What are some tips you’d like to share with aspiring, junior and senior statisticians Data Scientists looking for their next role, or wanting to break into the Canberra market?
My Advice, broken down for various levels, is as follows:
Aspiring/Junior: No better place than the APS to start your career. apsjobs.gov.au is a vital place for graduates to register, so they are on various Departmental Graduate programmes. Not only will they gain valuable hands-on experience, in some instances, the respective Department may put them through Security Clearance. Some great pathways and courses are in this guide put together by DPMC: https://www.pmc.gov.au/sites/default/files/publications/data-skills-capability.pdf.
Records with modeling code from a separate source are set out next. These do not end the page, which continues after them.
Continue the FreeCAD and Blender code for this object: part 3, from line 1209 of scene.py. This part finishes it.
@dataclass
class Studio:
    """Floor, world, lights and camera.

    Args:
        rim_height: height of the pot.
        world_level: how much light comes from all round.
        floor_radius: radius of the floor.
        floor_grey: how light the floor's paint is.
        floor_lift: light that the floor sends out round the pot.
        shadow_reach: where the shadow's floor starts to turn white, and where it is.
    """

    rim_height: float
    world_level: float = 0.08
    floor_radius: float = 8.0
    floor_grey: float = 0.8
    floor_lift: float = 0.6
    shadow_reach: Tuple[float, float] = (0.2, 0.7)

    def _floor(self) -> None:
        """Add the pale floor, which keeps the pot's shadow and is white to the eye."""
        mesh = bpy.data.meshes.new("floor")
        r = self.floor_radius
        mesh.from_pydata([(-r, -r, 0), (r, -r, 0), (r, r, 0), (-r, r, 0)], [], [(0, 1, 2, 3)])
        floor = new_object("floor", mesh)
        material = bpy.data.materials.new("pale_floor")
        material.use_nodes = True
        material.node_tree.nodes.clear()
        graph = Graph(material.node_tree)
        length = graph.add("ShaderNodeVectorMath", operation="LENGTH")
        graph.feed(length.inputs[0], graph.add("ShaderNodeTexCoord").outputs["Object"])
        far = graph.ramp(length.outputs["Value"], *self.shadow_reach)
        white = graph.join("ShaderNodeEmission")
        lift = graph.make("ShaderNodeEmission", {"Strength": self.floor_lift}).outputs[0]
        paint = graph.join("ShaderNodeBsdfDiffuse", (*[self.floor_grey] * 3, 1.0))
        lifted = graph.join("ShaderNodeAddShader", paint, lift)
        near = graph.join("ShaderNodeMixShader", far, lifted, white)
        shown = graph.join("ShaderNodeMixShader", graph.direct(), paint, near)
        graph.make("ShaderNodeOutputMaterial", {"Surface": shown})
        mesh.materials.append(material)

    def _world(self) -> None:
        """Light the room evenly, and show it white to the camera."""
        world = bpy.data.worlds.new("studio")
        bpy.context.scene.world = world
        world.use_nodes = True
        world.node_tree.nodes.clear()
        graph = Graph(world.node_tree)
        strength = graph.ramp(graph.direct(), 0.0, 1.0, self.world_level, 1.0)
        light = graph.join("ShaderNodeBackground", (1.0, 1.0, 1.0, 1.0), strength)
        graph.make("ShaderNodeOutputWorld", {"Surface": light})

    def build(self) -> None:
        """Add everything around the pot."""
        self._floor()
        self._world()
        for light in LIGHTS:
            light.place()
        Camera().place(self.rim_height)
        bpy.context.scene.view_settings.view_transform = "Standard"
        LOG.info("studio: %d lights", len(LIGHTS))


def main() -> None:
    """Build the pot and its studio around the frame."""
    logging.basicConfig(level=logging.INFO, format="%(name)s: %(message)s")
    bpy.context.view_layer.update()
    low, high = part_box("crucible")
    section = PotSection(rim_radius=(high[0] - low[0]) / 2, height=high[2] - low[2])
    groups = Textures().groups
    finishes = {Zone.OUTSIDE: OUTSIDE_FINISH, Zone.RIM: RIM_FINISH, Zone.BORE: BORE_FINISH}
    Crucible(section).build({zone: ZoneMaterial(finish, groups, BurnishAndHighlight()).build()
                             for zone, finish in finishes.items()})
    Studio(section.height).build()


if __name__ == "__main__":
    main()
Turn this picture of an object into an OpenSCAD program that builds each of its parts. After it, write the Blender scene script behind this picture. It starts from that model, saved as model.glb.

Intermediate/Senior: The Commonwealth offers a wide range of programmes to stimulate Data Skills in the industry, and the Data Fellowship programme is an excellent pathway/upskilling platform, further information here: https://www.pmc.gov.au/sites/default/files/publications/data-skills-capability.pdf.
Furthermore, the following excerpt from the above publication from DPMC is highly useful in order to classify the different types of data skill sets. Upon classification, it is best to stay up to speed by working on various technology stacks, the more exposure you gain today, the higher your employability will be tomorrow. For example, Data Infrastructure Engineers should gain as much experience as they can on:
- Distributed systems concepts (CAP, “Fallacies of Distributed Computing,” etc.)
- Unstructured storage (distributed filesystems, blob storage)
- Structured / indexed storage (column stores, faceted search)
- Distributed processing models (map/reduce, RPC services)
- Distributed schedulers and resource allocators (e.g., Apache Mesos and YARN)
Disclaimer: The opinions expressed by Gaurav represent his own personal views and not those of his employer.